BRANDON WU: Yeah, I thought getting used to the speed and firmness of the greens was something I had to do quite quickly. The one thing I would say felt like I was missing just by not playing Saturday and Sunday was just kind of the shots around the greens, getting used to again, like putting up those big mounds or hitting bumps into there, but other than that I felt pretty comfortable out there.

Q. Can you describe how different this tournament feels compared to anything else you might play during the course of your season?
BRANDON WU: Yeah, I think obviously is the pinnacle of amateur golf, and the USGA does a fantastic job making it feel like the real deal. It's cool to be here. I've spent a long time trying to qualify for these and came up short a bunch of times. So super happy to be here and playing a great course down at Pinehurst.

Q. You played really tough courses this year, these two majors, Pebble Beach and Portrush to Blessings at the NCAA. Prior to this, in your point of view the toughest course you've ever played, and also how does that compare to Pinehurst No. 2?
BRANDON WU: This might just be the toughest course I've ever played in these conditions especially. I just think the combination of how the greens are shaped and how firm and fast it's playing, you really have to be like on top of your game and really be conscious of everything you do. Like I basically lagged every single putt outside of five feet today, just trying to get that speed down, and nothing was aggressive. It's tough.
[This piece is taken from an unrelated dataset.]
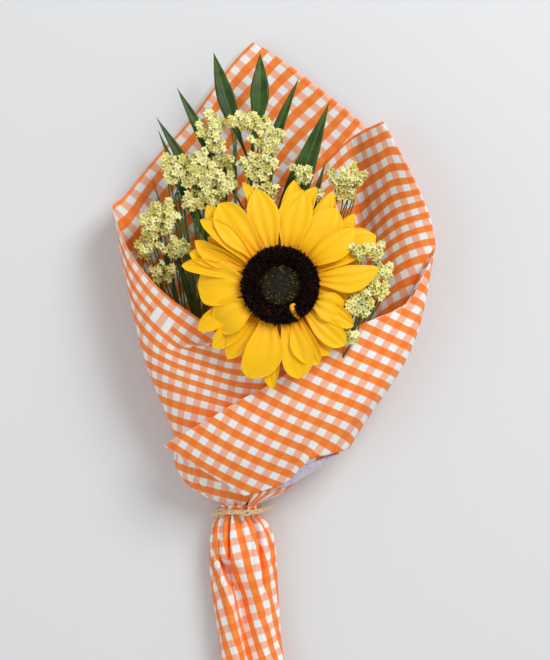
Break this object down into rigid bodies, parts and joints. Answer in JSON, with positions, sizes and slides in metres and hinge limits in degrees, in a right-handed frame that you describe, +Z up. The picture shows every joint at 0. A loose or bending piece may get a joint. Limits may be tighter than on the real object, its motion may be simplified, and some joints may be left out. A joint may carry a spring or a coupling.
{
  "type": "wrapped sunflower bouquet",
  "caption": "Hand-tied cut sunflower bouquet with statice sprays and a palm frond, in a gathered gingham paper wrap tied with twine, lying on its back.",
  "frame": {"origin": "bottom centre of the bouquet's bounding box, on the surface it lies on", "axes": "+Y along the stems from the cut tail to the tip of the wrap, +Z up, out of the bloom's face, +X to the right of a viewer who looks down at the bloom"},
  "size_m": [0.24, 0.51, 0.1073],
  "materials": {
    "gingham_paper": "printed orange and white check, satin",
    "twine": "twisted raffia, matt",
    "flower_stem": "green, finely hairy",
    "spray_stem": "green, matt",
    "statice_mass": "pale yellow florets",
    "disc_mass": "dark brown florets, matt",
    "ray_mass": "bright yellow petals, satin",
    "bract_mass": "green, matt",
    "frond_blade": "dark green, waxy",
    "seal": "plain pale lilac paper, satin"
  },
  "bodies": {
    "root": {"wrap_back_right": "gingham_paper", "wrap_back_left": "gingham_paper", "wrap_left_side": "gingham_paper", "wrap_left_front": "gingham_paper", "wrap_right_back": "gingham_paper", "wrap_right_wall": "gingham_paper", "wrap_right_side": "gingham_paper", "wrap_front_flap": "gingham_paper", "wrap_tail": "gingham_paper", "tie_turn_1": "twine", "tie_turn_2": "twine", "tie_knot": "twine", "tie_end_left": "twine", "tie_end_right": "twine", "sunflower_stem": "flower_stem", "sunflower_disc": "disc_mass", "sunflower_rays": "ray_mass", "sunflower_bracts": "bract_mass", "palm_frond": "frond_blade", "statice_stem_left_low": "spray_stem", "statice_left_low": "statice_mass", "statice_stem_left_mid": "spray_stem", "statice_left_mid": "statice_mass", "statice_stem_left_top": "spray_stem", "statice_left_top": "statice_mass", "statice_stem_top": "spray_stem", "statice_top": "statice_mass", "statice_stem_centre": "spray_stem", "statice_centre": "statice_mass", "statice_stem_right_top": "spray_stem", "statice_right_top": "statice_mass", "statice_stem_right_low": "spray_stem", "statice_right_low": "statice_mass", "seal": "seal"}
  },
  "joints": []
}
Q. Some people say they don't really attack the hole locations unless you have a good number. How many holes did you actually go for attacking the pins?
BRANDON WU: I think honestly maybe only one or two today. I think I'm actually quite excited for match play because I think you can start to be a little bit more aggressive because I just think a lot of these pins where they're situated if you hit a bad one, you bring double into play really quickly. But if you're in match play and you need to make some birdies, then you can start firing at some of them.

Q. How close had you come before in the stroke play to getting into match play in the Amateur?
BRANDON WU: I think my first Am was at Riviera. I want to say I missed by three, and last year missed by one or two.
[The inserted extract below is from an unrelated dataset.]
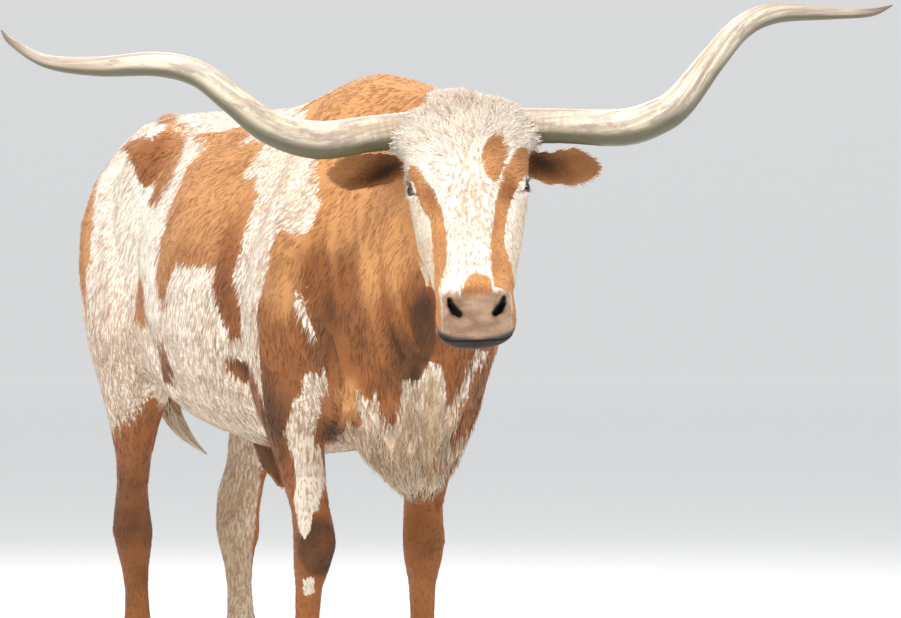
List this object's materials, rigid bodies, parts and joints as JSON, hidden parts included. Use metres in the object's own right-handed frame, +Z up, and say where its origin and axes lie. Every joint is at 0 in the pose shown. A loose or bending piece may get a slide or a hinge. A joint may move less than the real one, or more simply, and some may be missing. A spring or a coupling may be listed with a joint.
{
  "type": "longhorn steer figure",
  "caption": "Life-size standing figure of a long-horned steer with a patched roan coat, head turned a little to its right; stands on its hooves.",
  "frame": {"origin": "on the floor, under the centre of the animal's bounding box", "axes": "+Z up, -Y the way the animal faces, -X its own right side"},
  "size_m": [1.799, 2.2642, 1.6268],
  "materials": {
    "coat": "short dense hair, white with red-brown patches and roan speckle",
    "switch": "long coarse hair",
    "eye": "wet dark brown",
    "horn": "smooth ivory horn with a soft sheen, darker at the tips",
    "hoof": "dull dark horn with growth rings"
  },
  "bodies": {
    "root": {"head": "coat", "lower_jaw": "coat", "neck": "coat", "trunk": "coat", "sheath": "coat", "foreleg_right_upper": "coat", "foreleg_right_lower": "coat", "foreleg_left_upper": "coat", "foreleg_left_lower": "coat", "hindleg_right_upper": "coat", "hindleg_right_lower": "coat", "hindleg_left_upper": "coat", "hindleg_left_lower": "coat", "ear_right": "coat", "ear_left": "coat", "tail": "coat", "tail_switch": "switch", "eye_right": "eye", "eye_left": "eye", "horn_right": "horn", "horn_left": "horn", "hoof_foreleg_right_outer": "hoof", "hoof_foreleg_right_inner": "hoof", "hoof_foreleg_left_outer": "hoof", "hoof_foreleg_left_inner": "hoof", "hoof_hindleg_right_outer": "hoof", "hoof_hindleg_right_inner": "hoof", "hoof_hindleg_left_outer": "hoof", "hoof_hindleg_left_inner": "hoof", "dewclaw_foreleg_right_outer": "hoof", "dewclaw_foreleg_right_inner": "hoof", "dewclaw_foreleg_left_outer": "hoof", "dewclaw_foreleg_left_inner": "hoof", "dewclaw_hindleg_right_outer": "hoof", "dewclaw_hindleg_right_inner": "hoof", "dewclaw_hindleg_left_outer": "hoof", "dewclaw_hindleg_left_inner": "hoof"}
  },
  "joints": []
}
Q. Kind of a relief then today to --
BRANDON WU: Yeah, yeah, definitely. I feel like everyone's goal coming in is just to make it to match play. So yeah, after yesterday it definitely eased some pressure coming into today knowing that I had kind of a cushion I felt. But yeah, just tried to play the best I could today anyway.
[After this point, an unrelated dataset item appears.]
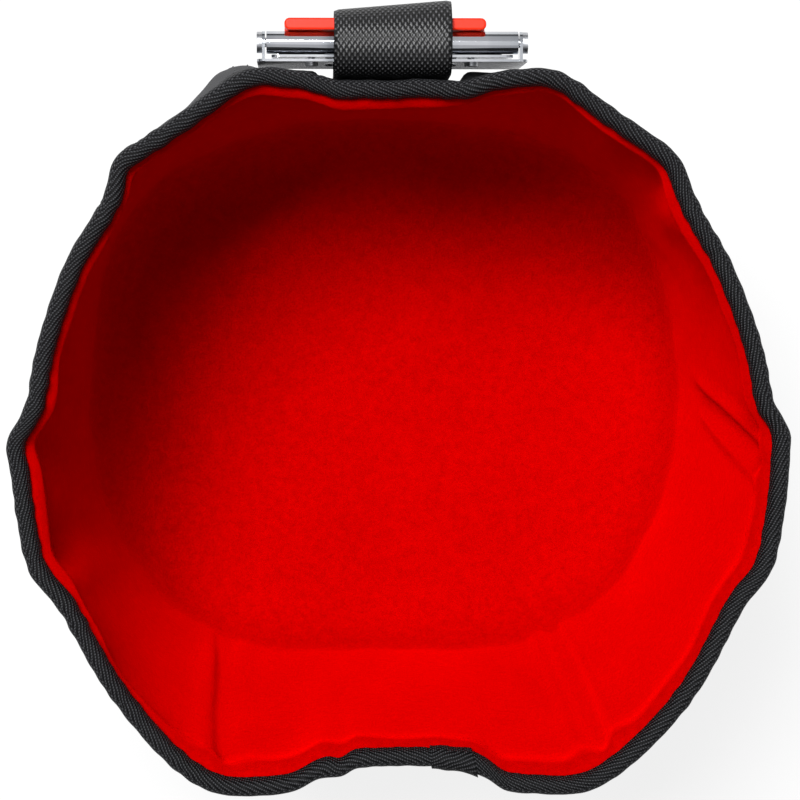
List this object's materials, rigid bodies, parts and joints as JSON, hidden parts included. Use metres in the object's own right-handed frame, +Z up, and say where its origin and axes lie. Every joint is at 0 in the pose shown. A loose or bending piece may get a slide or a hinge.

Q. Did that change your approach at all the way you played today?
BRANDON WU: Not really. I thought the game plan would have been very similar regarding just middle of the green, try to hit some fairways.

Q. And if scores hold, you might end up with the medal anyway, which is a good thing.
BRANDON WU: Right, right.

Q. And speaking of medals, give us a little kind of quick synopsis of what it was like to play over in Lima at the Pan-Am Games for the U.S.?
BRANDON WU: Yeah, it was a really cool experience. Like there's not many chances you get to play for medals, I guess, in golf, and there's not many chances to play for Team USA.

Going down there, it was kind of interesting because I didn't really know many people in the field. I would say more than half the field was professionals, actually, on both the men's and women's side, so we didn't really know how strong it would be. Obviously the American team was only amateurs. But yeah, we just tried to go out and play well, and it was such a cool experience playing for Team USA, and ended up coming out on top.

Q. You were very successful in the NCAAs, going 3-0, obviously winning the national championship. Anything Coach Conrad Ray told you about the tactics of match play?
BRANDON WU: Yeah, I think one of the goals is to try and apply pressure. The best way for me to do that is just hit a lot of greens. I remember my championship match I hit every green through 16 holes, so I think it kind of wears your opponents down if you're always getting looks at birdie. You may make a few, which will help, but just, yeah, being on the green on every hole I think is a good thing.